Examining the Protection of Employment Act (cont’d)-Termination
“In law a man is guilty when he violates the rights of others. In ethics he is guilty if he only thinks of doing so.” – Immanuel Kant.
Welcome back to our series that focuses on the St Vincent and the Grenadines Protection of Employment Act, 2003. Today we are examining Termination for illness, Termination due to redundancy, and termination of services by the employee.
Under ‘Termination for illness’ the Act gives an employer the power to terminate the services of an employee with notice or with payment in lieu of notice because of prolong illness. The Act states “An employer may terminate the services of an employee with notice given in accordance with the Schedule or payment in lieu thereof, if a medical practitioner certifies that the employee is incapable of performing his duties due to physical or mental illness which has been for a protracted period of six months and is likely to be permanent.” Let’s break this down. If an employee who has been unable to work due to sickness for what equates to be a period of six months, the employer may ask the employee to get a medical evaluation of his condition or may send the employee to the company doctor for an evaluation of his condition. If it is determined that the employee’s health condition is likely to be permanent, the Act gives the employer the authority to terminate the services of the employee due to illness.
In a case like this, the Act states that the Labour Commissioner should be informed by the employer of the termination. It must be noted that the Act states that an employee whose services are terminated due to illness is eligible for severance pay for years worked.
Termination due to redundancy is often misused. The Act outlined several reasons for which an employer may terminate the services of an employee due to redundancy namely “the modernisation or automation by the employer of all or part of the business; the sale or disposition of part of the business by the employer; the re-organisation of the business by the employer to improve efficiency; the discontinuation by the employer of all or part of the business; the impossibility or impracticability by the employer to carry out the operation of the business at its usual level or at all as a result of— a shortage of materials, an act of God, or a breakdown of equipment; or a reduction of the operation of the employer’s business necessitated by economic circumstances.”

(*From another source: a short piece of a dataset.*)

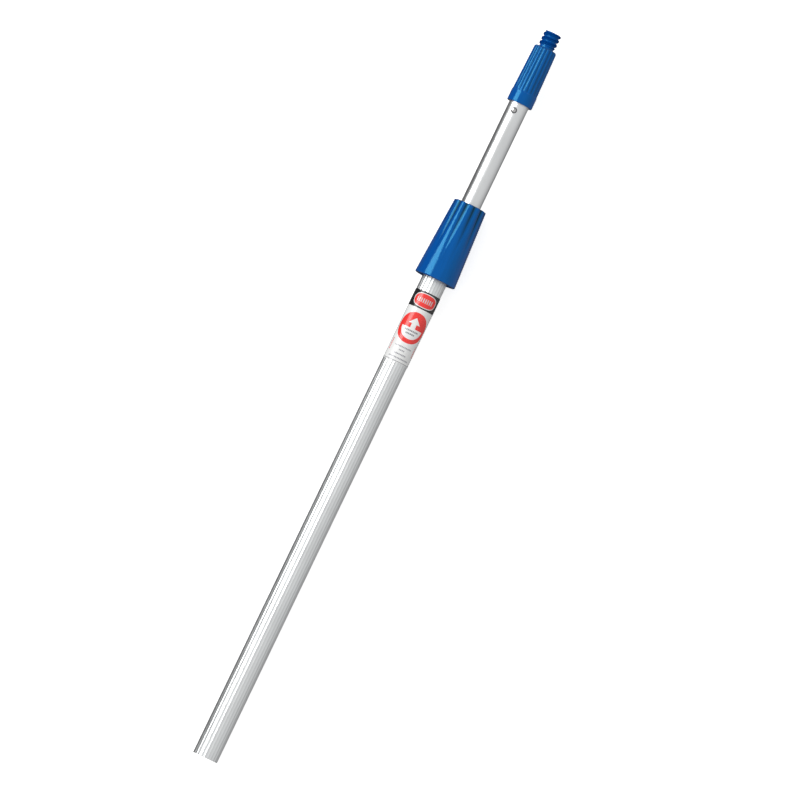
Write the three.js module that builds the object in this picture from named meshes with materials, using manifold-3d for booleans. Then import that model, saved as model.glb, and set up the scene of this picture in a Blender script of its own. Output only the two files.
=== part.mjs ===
// Two-section telescopic pole for window cleaning: a fluted aluminium outer tube, a smooth aluminium
// inner tube, a twist-lock collar that grips it, and a threaded tip held by a spring button.
// Millimetres. The pole lies along X with its butt towards -X and its threaded tip towards +X, and +Z up.
// Positions along the pole ("at") are measured from the butt end. Turn angles are measured about the
// pole's axis, 0 at the top (+Z) and positive towards -Y.
import * as THREE from 'three';
import { mergeVertices } from 'three/addons/utils/BufferGeometryUtils.js';
import Module from 'manifold-3d';

const wasm = await Module();
wasm.setup();

// --- driving dimensions ---------------------------------------------------------------------------
const POLE_LENGTH = 853;
const GAP = 0.3;
const SIDES = 36;

const OUTER_TUBE = { length: 610, radius: 14, bore: 12.5, flutes: 25, fluteDepth: 0.3, turn: -3.65 };
const INNER_TUBE = { length: 635, start: 179, radius: 11.1, bore: 9.9 };

const COLLAR = { start: 561.2, end: 649.1, startRadius: 23.2, endRadius: 18.25 };
const COLLAR_FLUTES = { count: 12, depth: 1.7, fadeStart: 582, turn: 1.7 };
const RIM = 1.2;
const COLLAR_INSIDE = { skirtEnd: 586, skirtRadius: 19.2, threadEnd: 616, threadRadius: 17.9,
  chamberEnd: 642.4, chamberRadius: 15.5, mouthRadius: 11.6 };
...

The Act states that if the organization intends to terminate five or more employees due to redundancy, the trade union should be informed. Where there is no trade union, the Labour Commissioner and employees’ representative should be informed one month prior to the termination. The letter should outline the following: “the existence of the circumstances set out in subsection; the reasons for the proposed termination; the number and categories of persons involved; the period over which the termination is intended to be carried out; and the results of consultations with any trade union representing the employees.”
Where the services of an employee are terminated due to redundancy, the employer ought to pay the employee severance pay. Furthermore, The Act states that if an employee is terminated on the grounds of redundancy, and within three months from the date of the termination the employer is hiring persons to carry out the same or similar duties like what the employee did, once the employee is available, he should be given preference by the employer.